Biomed
In "ACTing it UP: AIDS cures and lay expertise," Collins & Pinch first provide a background on the gay community in the United States. The civil rights movement offered gays the resources, wherewithal, and motivation to organize and become politically empowered. When the AIDS epidemic broke out severely in the gay community, the disease threatened to undermine the political activism that had thrived for more than a decade as homophobia blended seamlessly with fear about the new disease threat.
The authors explain the unique challenges of dealing with big pharma and other powerful biomedical organizations. During the initial outbreak of the epidemic, and the media attention garnered by celebrity deaths from AIDS, the gay community found itself playing a unique political role. The medical community needed pressure to develop vaccines, drugs, and any other treatment interventions. The gay community was instrumental in providing the political push towards making AIDS a priority. Even more importantly, the gay community assumed the role of raising awareness. Health education and public outreach helped to clarify what AIDS and HIV are; how the disease is transmitted; and what can be done about it.
Collins & Pinch address issues related to medical ethics, starting with a discussion related to the National Commission for the Protection of Human Subjects. When new and experimental drugs like AZT are being developed, it is difficult to create a control group not receiving the drug when treatment with that drug might actually save lives. When the drug is ready for sale, its costs may be out of reach of most sufferers. Or, patients were being used as guinea pigs. Essentially, people were dying because science was trying to help them. The AIDS epidemic brought to light the conflicts between politics, science, and business.

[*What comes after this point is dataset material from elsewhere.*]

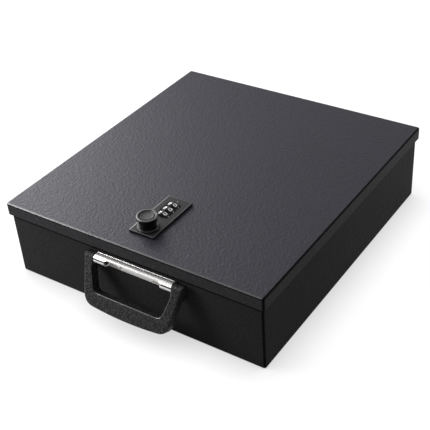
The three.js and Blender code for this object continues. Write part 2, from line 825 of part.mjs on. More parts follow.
piece(lid, 'lid_shell', lidSolid(), blackSteel());
piece(lid, 'lid_hinge_leaf', leafSolid(
  [lidLeafRear - leafSheet, lidLeafRear],
  [hingeZ + knuckleRadius + knuckleRoom, lidUnderside - seatGap], 1), zincSteel());
piece(lid, 'lock_casting', castingSolid(), blackCasting());
piece(lid, 'lock_back_cover', coverSolid(), zincSteel());
coverScrewPlaces.forEach((place, i) => {
  piece(lid, `cover_screw_${i + 1}`, coverScrewSolid(place), zincSteel());
});
piece(lid, 'clamp_frame', clampSolid(), zincSteel());
[-1, 1].forEach((side, i) => {
  piece(lid, `clamp_screw_${['left', 'right'][i]}`, clampScrewSolid(side), zincSteel());
});
piece(lid, 'knob_collar', collarSolid(), blackCasting());
piece(lid, 'dial_axle', rod(
  'y', axleRadius, [dialsY - chamberHalfLength - axleSeat, castingRear - seatGap],
  [lockX, dialAxisZ], smallFaces), zincSteel());
for (let i = 0; i <= dialCount; i += 1) {
  const y = dialPlace(i) - dialPitch / 2;
  piece(lid, `dial_spacer_${i + 1}`, ringSolid(
    'y', spacerRadius, axleRadius + seatGap, span(y, spacerLength / 2), [lockX, dialAxisZ]), blackPlastic());
}
piece(lid, 'detent_spring', springSolid(), zincSteel());
for (let i = 0; i < dialCount; i += 1) {
  piece(lid, `dial_${i + 1}`, dialSolid(i), blackPlastic());
}

const washerTop = camBottom - seatGap;
const nutTop = washerTop - camWasherSheet - seatGap;
piece(knob, 'knob', knobSolid(), blackCasting());
piece(knob, 'knob_cap', capSolid(), blackCasting());
piece(knob, 'spindle', spindleSolid(), zincSteel());
piece(knob, 'cam', camSolid(), zincSteel());
piece(knob, 'cam_washer', ringSolid(
  'z', camWasherRadius, threadRadius + seatGap, [washerTop - camWasherSheet, washerTop], knobPlace),
zincSteel());
piece(knob, 'cam_nut', nutSolid(
  'z', camNutWidth, threadRadius + seatGap, [nutTop - camNutHeight, nutTop], knobPlace), zincSteel());

piece(handle, 'handle_grip', gripSolid(), blackPlastic());
piece(handle, 'pivot_stub_left', stubSolid(-1), blackPlastic());
piece(handle, 'pivot_stub_right', stubSolid(1), blackPlastic());
handle.position.set(handleX, pivotY, pivotZ);
handle.rotation.x = Math.PI / 2 - THREE.MathUtils.degToRad(gripTilt);

export default box;
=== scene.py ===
import math
from contextlib import contextmanager

import bmesh
import bpy
from mathutils import Matrix, Vector


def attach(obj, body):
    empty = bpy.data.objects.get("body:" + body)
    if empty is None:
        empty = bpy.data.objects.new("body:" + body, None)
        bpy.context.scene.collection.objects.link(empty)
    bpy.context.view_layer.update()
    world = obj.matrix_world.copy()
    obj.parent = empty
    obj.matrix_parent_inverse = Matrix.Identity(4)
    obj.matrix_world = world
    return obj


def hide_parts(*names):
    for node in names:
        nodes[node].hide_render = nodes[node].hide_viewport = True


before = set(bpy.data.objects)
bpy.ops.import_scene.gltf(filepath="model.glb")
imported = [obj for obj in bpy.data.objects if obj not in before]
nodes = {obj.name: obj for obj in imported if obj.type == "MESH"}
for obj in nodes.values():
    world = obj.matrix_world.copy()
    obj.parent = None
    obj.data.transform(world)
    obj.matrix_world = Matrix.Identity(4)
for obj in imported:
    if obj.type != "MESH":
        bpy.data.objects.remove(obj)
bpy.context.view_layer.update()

# Sizes in millimetres. The main ones are the same as in the part's source.
MM = 0.001
SEAT_GAP = 0.3
OVERRUN = 4

# Lid and tray
LID_X, LID_Y, BOX_HEIGHT = 150, 162.5, 85
SHEET = 1.2
SKIRT_BOTTOM = 71.8
TRAY_X, TRAY_Y, RIM_TOP = 147.5, 160, 83.3
RIM_FLANGE, RIM_CORNER = 12, 6
PLAN_RADIUS, BEND_RADIUS, BEND_STEPS = 2.6, 1.7, 5
HINGE_X, HINGE_Z, KNUCKLE_RADIUS = 120, 69.8, 1.75
HINGE_END_GAP, HINGE_NOTCH_GAP = 1.5, 0.8
# Heights of the painted shade line that the lid's skirt casts on the tray's front wall
SKIRT_SHADE_LOW, SKIRT_SHADE_HIGH = SKIRT_BOTTOM - 4, SKIRT_BOTTOM - 2.2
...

One of the most poignant sections of "ACTing it UP" is on the redefinition and renegotiation of the patient-doctor relationship. Referring to themselves no longer as patients but as "people with AIDS," those with the disease started to shun the hierarchies that had for so long plagued medical care. Doctors had for too long kept strict control over the information that defined their profession. The gay community would have no part of it; people with AIDS started to learn the jargon and the "language of biomedicine," (p. 137).